Good for family use, with occasional home-level downtime.
Reliability
How dependable this is for family use.
This page explains what is working well, what still has limits, and what to expect during outages or maintenance.
At a glance
Backups are active and improving as part of ongoing work.
One maintainer with clear runbooks and regular check-ins.
How often services should be up
Power
One home power source today, so outages can cause downtime.
Compute
One main server right now; if it fails, services pause until recovery.
Storage
External SSD protects data well, but access still depends on the main server.
Outages
Short interruptions are expected during power issues or hardware recovery.
How data is protected and recovered
Data loss risk
Low in normal operation, helped by SSD storage and controlled shutdowns.
Backups
Backup automation and off-site rotation are still being strengthened.
Recovery time after major failure
Recovery may require manual steps and can take hours to complete.
How recent restored data will be
Restored data will usually match the last successful backup cycle.
Performance for daily family use
Designed audience
Designed for family-only usage.
Simultaneous users
Handles normal family traffic well (typically 1 to 5 people).
Speed expectations
Usually responsive, but speed can vary during maintenance or peak use.
Large upload/download limits
Big file transfers are limited by current home hardware.
Security and access controls
Sign-in protection
Family apps require authenticated access; admin tools remain private.
Public exposure
Only intended web services are public, routed through a secure gateway.
Encryption
Web traffic is encrypted in transit. Additional storage hardening is planned.
Risk model
Designed for common internet threats, not highly targeted enterprise attacks.
How it is maintained
Updates
Some updates are still manual and done during planned windows.
Visibility
Core service health is visible through dashboards and routine checks.
Monitoring
Monitoring is active, but this is not staffed as a 24/7 operations center.
Change process
Most changes are planned; major upgrades are phased to reduce disruption.
Documentation
Service notes and rebuild steps exist and continue to be improved.
Single maintainer risk
One person currently maintains this system, so continuity planning is important.
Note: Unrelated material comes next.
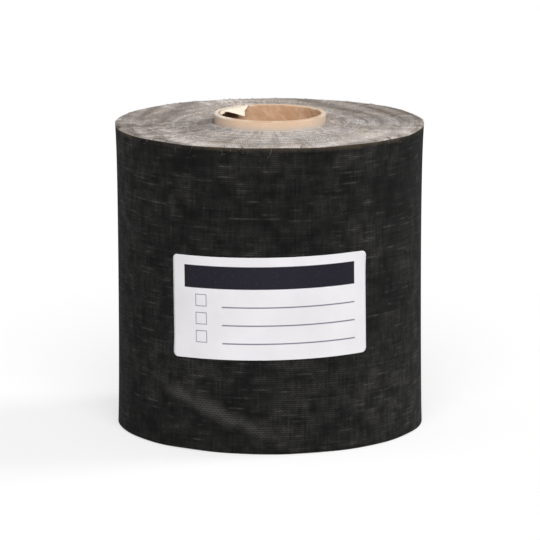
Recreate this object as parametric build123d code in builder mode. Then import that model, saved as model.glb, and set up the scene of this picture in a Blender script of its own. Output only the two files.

Growth and upgrade readiness
More power on one machine
Current hardware has limits and will eventually need an upgrade.
Multiple-server setup
Not active today; this remains a future option if complexity is justified.
Upgrade path
Services can move to larger hardware later without changing family workflows.
If something is down
- Check the status page for active maintenance or a known issue.
- Wait 10 to 15 minutes and retry in case a restart is in progress.
- Message me if it is still unavailable.
- I will share status and expected recovery timing.